Privacy is another concern. To work well, these systems need detailed maps of your surroundings and precise data about your body movements, gaze direction and gestures. That information could reveal sensitive patterns about your habits, home layout and social interactions if not handled carefully.
There are social questions too. If head‑worn displays become mainstream, designers will need to think hard about how to keep people present with those around them instead of vanishing behind personal layers of content. Social norms around when to wear or remove spatial gear will likely evolve, similar to how phone etiquette changed over the last decade.
How to prepare without buying everything now
You do not need to invest in early headsets to prepare for a more spatial future. A few low‑risk steps can help you stay ready and informed while the technology matures and prices shift.
- Explore phone‑based AR:Try simple augmented reality apps on your smartphone, such as furniture previews, educational models or navigation overlays, to get a feel for spatial interactions.
- Learn basic 3D literacy:Familiarize yourself with 3D models and simple design tools. Even light experience can make future spatial tools less intimidating and more useful.
- Watch workplace trends:If your field is experimenting with mixed reality training, digital twins or virtual collaboration, follow pilot projects and ask colleagues about their experiences.
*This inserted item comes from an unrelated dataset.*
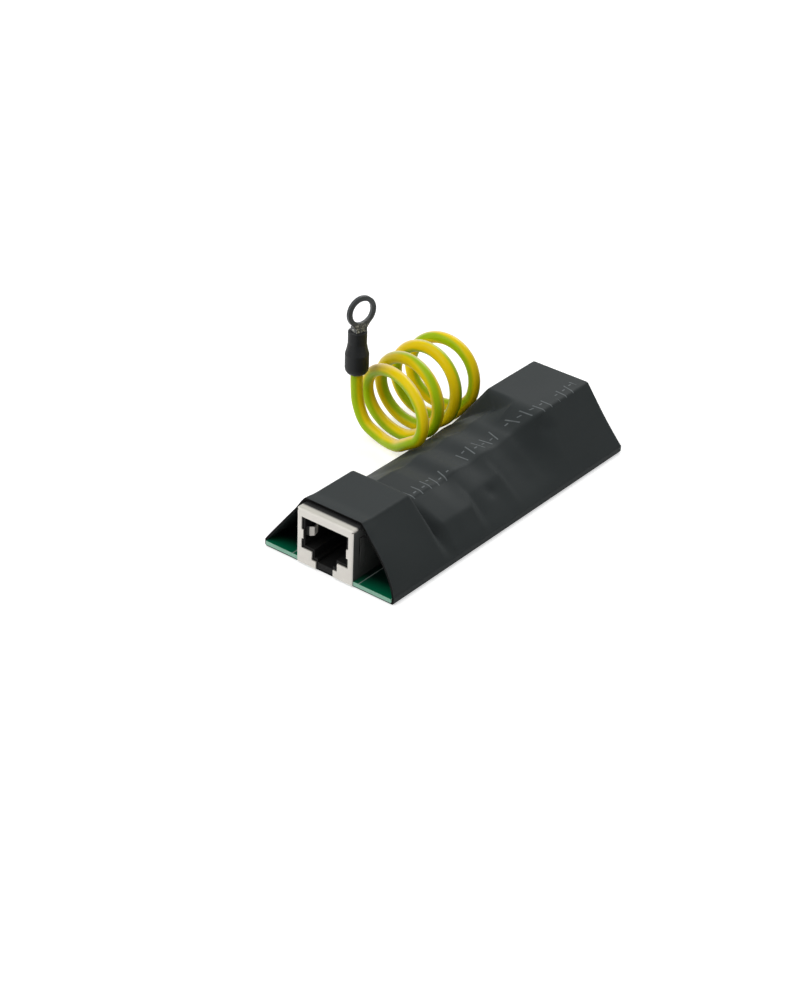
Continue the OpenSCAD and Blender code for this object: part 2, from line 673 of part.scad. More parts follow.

- Stay privacy aware:As products emerge, check how they store room scans and body tracking data, and favor options that are transparent and give you clear control.
Spatial computing is unlikely to replace traditional screens entirely, at least in the foreseeable future. Instead, it is more realistic to expect a blended landscape where phones, laptops and spatial interfaces share tasks according to what each does best.
By focusing on concrete benefits, clear limits and thoughtful use, you can navigate that future less as a passive consumer of the latest gadget and more as an informed participant shaping how digital and physical spaces fit together in your own life.